1. I would think Karl Weber was going to be impossible to find, since it is a common name, but when I added Jugendverkehrsschule, I scored big--an almost 30-minute film on YouTube from 1956 about the first Youth Traffic School! In German, but with great video after you get past the first boring interview sections.
Using Google Translate, this is the description of the video:
Erich Klumpp I didn't do so well on!After the Second World War, the city of Stuttgart developed a special program for school-age youth in cooperation with the Verkehrswacht. The disappointing result of the theoretical traffic instruction called for new ways in the field of traffic education. This knowledge resulted in the establishment of the first youth traffic school in the federal territory on Diakonissenplatz in the west of Stuttgart. On the site, barely larger than half a soccer field, Mayor Dr. Arnulf Klett on October 23, 1953, the first youth traffic school in Germany, probably even worldwide. Media across the country reported this innovation. This was thanks in part to Karl Weber and Paul Barth, city officials. The duo pursued the vision of “achieving greatest success through practical and theoretical traffic education”, as city director Weber promoted the project in front of the Stuttgart city council in the year it was founded. There was pressure: in the post-war period, the dangers of road traffic had caused ever greater problems In 1953 alone, 13 children died in Stuttgart, despite the much lower traffic density than todayRoad traffic. During this time, the Deaconess Square was something like the nucleus of road safety work in the post-war period and a direct reaction to these accident numbers."
2. Searching (with quotes) for "Tom Thumb riot" yields a total of five hits, three of them from Google Books. The first is from Cambridge Book of Days by Rosie Zanders. She writes that, on March 6, 1846:
A significant 'disturbance' took place at the Town Hall in Cambridge, where General Tom Thumb was putting on a show. Tom Thumb, only a a couple of feet tall, had earlier in the day amused the crowds by driving about town in a tiny coach; the coachman and footman were two little boys wearing wigs and the 'horses' were small ponies. But as the day wore on, the jovial atmosphere soured and fights broke out in central Cambridge in what was later to be called the Tom Thumb Riot.So, a side mystery--how did Jack Walters get to use this term in 1958, if there are only 5 Google hits on it 2020?
3. And as for Pattonville, that gets its own Wikipedia treatment.
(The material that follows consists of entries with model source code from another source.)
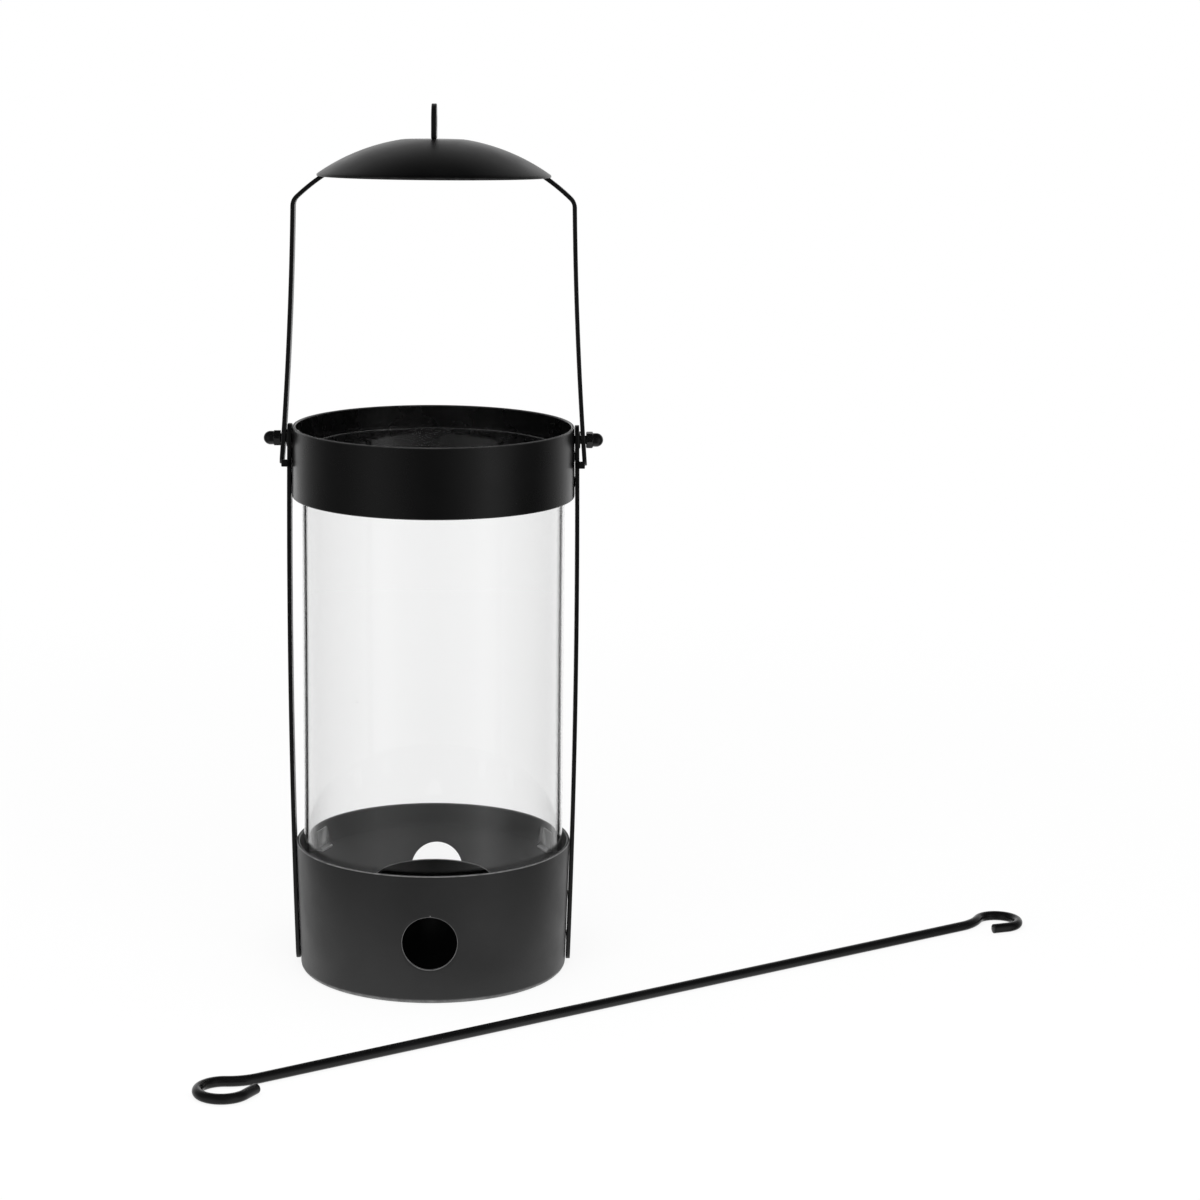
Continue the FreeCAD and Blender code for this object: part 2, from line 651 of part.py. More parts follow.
def make_roof():
    """Shallow spun dome with a flat middle, slotted for the hanging eye."""
    body = new_body("roof")
    inner_ball = "(@roof_ball - @roof_sheet)"
    inner_flat = f"sqrt({inner_ball} ^ 2 - (@roof_top - @roof_sheet - {BALL_CENTRE}) ^ 2)"
    profile = new_sketch(body, "roof_profile", "XZ_Plane")
    add_path(profile, [
        ("0", "@roof_top - @roof_sheet"),
        (inner_flat, "@roof_top - @roof_sheet", inner_ball, -1),
        ("@roof_radius", f"{BALL_CENTRE} + sqrt({inner_ball} ^ 2 - @roof_radius ^ 2)"),
        ("@roof_radius", f"{BALL_CENTRE} + sqrt(@roof_ball ^ 2 - @roof_radius ^ 2)", "@roof_ball", 1),
        ("@roof_flat", "@roof_top"),
        ("0", "@roof_top"),
    ])
    revolve(body, "roof_spun", profile, "V_Axis")
    slot = new_sketch(body, "roof_slot_outline", "XY_Plane")
    add_path(slot, tenon_slot())
    pocket(body, "roof_slot", slot)
    lean_back(body)
    sub_parts.append(body)


def make_hanging_eye():
    """Upright plate with a round top and hole; its tenon is peened under the bail."""
    body = new_body("hanging_eye")
    hole_height = "(@roof_top + @eye_rise)"
    plate = new_sketch(body, "eye_plate_outline", "YZ_Plane")
    add_path(plate, [
        ("-@eye_round", "@roof_top + @roof_gap"),
        ("@eye_round", "@roof_top + @roof_gap"),
        ("@eye_round", hole_height, "@eye_round", 1),
        ("0", f"{hole_height} + @eye_round", "@eye_round", 1),
        ("-@eye_round", hole_height),
    ])
    pad(body, "eye_upright", plate, "@eye_plate")
    tenon = new_sketch(body, "tenon_outline", "YZ_Plane")
    tenon_end = "(@roof_top - @roof_sheet - @roof_gap * 2 - @bar_thickness)"
    add_path(tenon, rectangle("-@tenon_width / 2", "@tenon_width / 2", f"{tenon_end} - @peen_height / 2",
                              "@roof_top + @roof_gap + @tenon_root"))
    pad(body, "eye_tenon", tenon, "@eye_plate")
    head = new_sketch(body, "peened_head_outline", "YZ_Plane")
    half_head = "(@tenon_width / 2 + @peen_spread)"
    add_path(head, rectangle(f"-{half_head}", half_head, f"{tenon_end} - @peen_height", tenon_end))
    pad(body, "peened_head", head, "@eye_plate + 2 * @peen_spread")
    hole = new_sketch(body, "eye_hole_outline", "YZ_Plane")
    add_circle(hole, "0", hole_height, "@eye_hole")
    pocket(body, "eye_hole", hole)
    lean_back(body)
    sub_parts.append(body)


# ---------------------------------------------------------------- loose hanging rod

def make_hanging_rod():
    """Round bar with a closed eye at one end and an open hook at the other."""
    body = new_body("hanging_rod")
    drop = "(1 - cos(@kink_angle))"
    spine = new_sketch(body, "rod_centreline", "XY_Plane")
    loop_kink = f"((@loop_radius * cos(@kink_angle) - @loop_offset) / {drop})"
    hook_kink = f"((@hook_radius * cos(@kink_angle) - @hook_offset) / {drop})"
    loop_x = f"(-({loop_kink} + @loop_radius) * sin(@kink_angle))"
    hook_x = f"(@shaft_length + ({hook_kink} + @hook_radius) * sin(@kink_angle))"
    loop_start = (f"{loop_x} + @loop_radius * sin(@kink_angle)",
                  "-@loop_offset + @loop_radius * cos(@kink_angle)")
    hook_start = (f"{hook_x} - @hook_radius * sin(@kink_angle)",
                  "-@hook_offset + @hook_radius * cos(@kink_angle)")
    loop_end = (f"{loop_x} + @loop_radius * cos(@loop_end_angle)",
                "-@loop_offset + @loop_radius * sin(@loop_end_angle)")
    hook_end = (f"{hook_x} + @hook_radius * cos(@hook_end_angle)",
                "-@hook_offset + @hook_radius * sin(@hook_end_angle)")
    loop_tip = (f"{loop_end[0]} - @loop_tip * sin(@loop_end_angle)",
                f"{loop_end[1]} + @loop_tip * cos(@loop_end_angle)")
    hook_tip = (f"{hook_end[0]} + @hook_tip * sin(@hook_end_angle)",
                f"{hook_end[1]} - @hook_tip * cos(@hook_end_angle)")
    loop_left = (f"{loop_x} - @loop_radius", "-@loop_offset")
    hook_right = (f"{hook_x} + @hook_radius", "-@hook_offset")
    add_path(spine, [
        loop_tip,
        loop_end + ("@loop_radius", -1),
        loop_left + ("@loop_radius", -1),
        loop_start + (loop_kink, 1),
        ("0", "0"),
        ("@shaft_length", "0", hook_kink, 1),
        hook_start + ("@hook_radius", -1),
        hook_right + ("@hook_radius", -1),
        hook_end,
        hook_tip,
    ], closed=False)
    section = body.newObject("Sketcher::SketchObject", "rod_section")
    section.AttachmentSupport = (spine, ["Edge1"])
    section.MapMode = "NormalToEdge"
    add_circle(section, "0", "0", "@wire_radius")
    sweep = body.newObject("PartDesign::AdditivePipe", "rod_sweep")
    sweep.Profile = (section, [""])
    sweep.Spine = (spine, [f"Edge{number}" for number in range(1, 10)])
    turn(body, Z_AXIS, "@rod_turn")
    body.setExpression(".Placement.Base.x", cells("@rod_x"))
    body.setExpression(".Placement.Base.y", cells("@rod_y"))
    lift(body, "@wire_radius")
    sub_parts.append(body)


make_base_cup()
make_centre_pot()
make_glass_tube()
make_glass_seats()
make_collar()
for side, half_turn in SIDES:
    make_side_strap(side, half_turn)
make_weld_nuggets()
for side, half_turn in SIDES:
    make_pivot_screw(side, half_turn)
    make_pivot_washer(side, half_turn)
    make_domed_nut(side, half_turn)
make_bail()
make_roof()
make_hanging_eye()
make_hanging_rod()
doc.recompute()

# ---------------------------------------------------------------- checks and output

failed = [item.Name for item in doc.Objects if "Invalid" in item.State or "Error" in item.State]
if failed:
    raise RuntimeError(f"these objects did not build: {failed}")
for part in sub_parts:
    if part.Shape.isNull() or not part.Shape.isValid() or not part.Shape.Solids:
        raise RuntimeError(f"{part.Label} has no valid solid")

os.makedirs("parts", exist_ok=True)
for part in sub_parts:
    part.Shape.exportStep(f"parts/{part.Label}.step")
    box = part.Shape.BoundBox
    print(f"{part.Label:24s} {part.Shape.Volume:10.1f} mm3  x {box.XMin:7.1f} {box.XMax:7.1f}"
          f"  y {box.YMin:7.1f} {box.YMax:7.1f}  z {box.ZMin:7.1f} {box.ZMax:7.1f}")
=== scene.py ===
import math

import bmesh
import bpy
import numpy as np
from mathutils import Matrix


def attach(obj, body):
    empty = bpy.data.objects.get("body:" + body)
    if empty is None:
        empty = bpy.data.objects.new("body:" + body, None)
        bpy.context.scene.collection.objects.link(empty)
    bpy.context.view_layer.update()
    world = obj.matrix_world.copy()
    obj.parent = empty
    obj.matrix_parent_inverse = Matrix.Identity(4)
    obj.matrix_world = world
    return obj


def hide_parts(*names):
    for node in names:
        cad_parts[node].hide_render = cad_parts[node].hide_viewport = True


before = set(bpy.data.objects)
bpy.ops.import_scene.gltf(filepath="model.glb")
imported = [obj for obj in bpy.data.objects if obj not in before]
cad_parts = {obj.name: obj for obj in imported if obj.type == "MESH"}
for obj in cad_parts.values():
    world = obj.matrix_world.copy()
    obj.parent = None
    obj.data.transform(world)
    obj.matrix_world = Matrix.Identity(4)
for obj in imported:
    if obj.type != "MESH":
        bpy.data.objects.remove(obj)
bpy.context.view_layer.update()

# ---------------------------------------------------------------- camera, floor and light
# A long lens looks down a little on the feeder from the front.  The feeder and its rod stand on a
# plain pale floor, between large soft lamps at the sides and overhead.

MM = 0.001

camera_data = bpy.data.cameras.new("camera")
camera_data.sensor_width = 36.0
camera_data.lens = 99.739
camera_data.clip_start = 0.05
camera_data.clip_end = 60.0
camera = bpy.data.objects.new("camera", camera_data)
camera_place = Matrix.Translation((42.733 * MM, -1539.283 * MM, 500.437 * MM))
camera_turn = Matrix.Rotation(-0.02334, 4, "Z") @ Matrix.Rotation(math.pi / 2 - 0.2056, 4, "X")
camera.matrix_world = camera_place @ camera_turn @ Matrix.Rotation(0.0109, 4, "Z")
bpy.context.scene.collection.objects.link(camera)
bpy.context.scene.camera = camera
bpy.context.scene.view_settings.view_transform = "Standard"


def new_material(name):
    """An empty node material: its tree, its nodes and a way to join two sockets."""
    material = bpy.data.materials.new(name)
    material.use_nodes = True
    material.node_tree.nodes.clear()
    return material, material.node_tree.nodes, material.node_tree.links.new


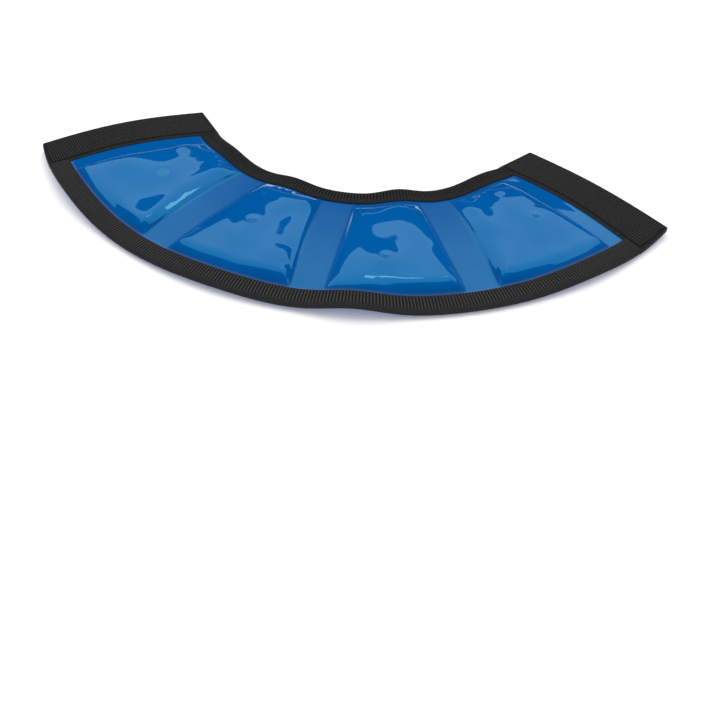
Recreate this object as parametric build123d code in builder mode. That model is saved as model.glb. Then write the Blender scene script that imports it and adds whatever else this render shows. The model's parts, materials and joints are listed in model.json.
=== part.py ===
from build123d import *
from math import cos, degrees, radians, sin, sqrt
import os

# A curved cold pack for a leg or a joint: four gel cells in a flat ring sector, hinged at the
# welded channels between them, with hook tape along both ends. It lies on its back sheet, with
# +Z up out of the clear window side and -Y towards the outer edge. Millimetres and degrees.

# outline
OUTER_RADIUS = 210.0
BAND_WIDTH = 103.0
CELL_COUNT = 4
CELL_ANGLE = 26.2

# sheets, welded and sewn in a stack on the back sheet
BACK_THICKNESS = 0.8
FILM_THICKNESS = 0.4
FOLD_WIDTH = 6.0
TAB_FOLD_WIDTH = 5.0

# gel cells
CELL_TOP = 12.0
CELL_ROUNDING = 7.0
CELL_CORNER = 11.0
CELL_TO_BINDING = 2.0
CELL_TO_FOLD_LINE = 8.0
CELL_TO_TAB_LINE = 7.0
GEL_CLEARANCE = 0.2

# filler plug on each cell: how far sideways and outwards from the cell's middle
PLUG_PLACES = [(0.0, 0.0), (-4.0, 0.0), (-4.0, 14.0), (12.0, 0.0)]
PLUG_RADIUS = 3.0
PLUG_HEIGHT = 1.4
PLUG_ROUNDING = 1.0

# folded tape along the inner and outer edges
BINDING_WIDTH = 12.0
BINDING_THICKNESS = 2.0
BINDING_ROUNDING = 0.7

# hook tape along the two straight ends
HOOK_TAPE_WIDTH = 29.0
HOOK_TAPE_THICKNESS = 1.4
HOOK_HEIGHT = 1.2
SELVEDGE = 2.6
TAB_CORNER = 4.0
HOOK_CORNER = 1.8

# thread
STITCH_LENGTH = 3.0
STITCH_WIDTH = 0.6
STITCH_HEIGHT = 0.3
STITCH_PITCH = 4.5
STITCH_INSET = 2.2
STITCH_END_GAP = 3.0

# worked out from the sizes above
INNER_RADIUS = OUTER_RADIUS - BAND_WIDTH
MIDDLE_RADIUS = (INNER_RADIUS + OUTER_RADIUS) / 2
HALF_CELL = radians(CELL_ANGLE / 2)
TAB_ANGLE = CELL_ANGLE * CELL_COUNT / 2
FILM_TOP = BACK_THICKNESS + FILM_THICKNESS
BINDING_TOP = FILM_TOP + BINDING_THICKNESS
TAPE_TOP = BACK_THICKNESS + HOOK_TAPE_THICKNESS
TAB_NEAR = TAB_FOLD_WIDTH / 2
TAB_FAR = TAB_NEAR + HOOK_TAPE_WIDTH


def tab_top_reach():
    """How far in +Y of the arc centre the tabs' rounded inner corners reach."""
    across, along = TAB_FAR - TAB_CORNER, INNER_RADIUS + TAB_CORNER
    tab = radians(TAB_ANGLE)
    return across * sin(tab) - along * cos(tab) + TAB_CORNER


# puts the middle of the outline's box on the Z axis
ARC_CENTRE_Y = (OUTER_RADIUS - tab_top_reach()) / 2


def radial_plane(angle, height=0.0):
    """A level plane on the arc centre whose -Y axis is the radial line at this angle."""
    across = (cos(radians(angle)), sin(radians(angle)), 0)
    return Plane(origin=(0, ARC_CENTRE_Y, height), x_dir=across, z_dir=(0, 0, 1))


def panel_plane(number, height=0.0):
    """The radial plane of one panel, its middle line along -Y."""
    return radial_plane((number - (CELL_COUNT + 1) / 2) * CELL_ANGLE, height)


def on_arc(radius, across):
    """The point on an arc at this distance across from the plane's middle line."""
    return (across, -sqrt(radius**2 - across**2))


def side_point(radius, side, inset):
    """Where a line set in from a panel's side, and parallel to it, meets an arc."""
    along = sqrt(radius**2 - inset**2)
    across = along * sin(HALF_CELL) - inset * cos(HALF_CELL)
    return (side * across, -along * cos(HALF_CELL) - inset * sin(HALF_CELL))


def side_insets(number, at_tab, at_fold):
    """The left and right insets of a panel, whose sides meet a tab or another panel."""
    left = at_tab if number == 1 else at_fold
    right = at_tab if number == CELL_COUNT else at_fold
    return left, right


def panel_outline(inner, outer, insets):
    """A ring sector between two radii, with straight sides set in by insets."""
    left, right = insets
    with BuildSketch() as outline:
        with BuildLine():
            ThreePointArc(side_point(outer, -1, left), (0, -outer), side_point(outer, 1, right))
            Line(side_point(outer, 1, right), side_point(inner, 1, right))
            ThreePointArc(side_point(inner, 1, right), (0, -inner), side_point(inner, -1, left))
            Line(side_point(inner, -1, left), side_point(outer, -1, left))
        make_face()
    return outline.sketch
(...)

According to the article, it "is a German neighborhood with the unusual distinction of being a former US Military installation, as few US installations returned to German control have been maintained in their former form." The article says that the Stuttgart American High School was located there, but does not mention the American Elementary School (which I attended grades K through 2). This could be a whole other diversion, but let me just capture one note here (from the 2016-17 Robinson Barracks Elementary School Handbook):
Our original facilities were built in 1934. They were to be used as the Southwest Regional Headquarters for the S.A. Storm Troopers, or brown shirts. Hermann Sippel, a German architect, designed the building. His name is imprinted in a brick by the door near the main office.
After World War II, which ended in 1945, our school was used as a military hospital, first for French Forces, and later for American Forces. In 1950, the original building was converted to a school for the dependents of military members stationed in Stuttgart. At first it was known as Stuttgart American Elementary School. Several years later, when seventh and eighth grade classrooms were added, the school became known as Stuttgart Elementary and Junior High School.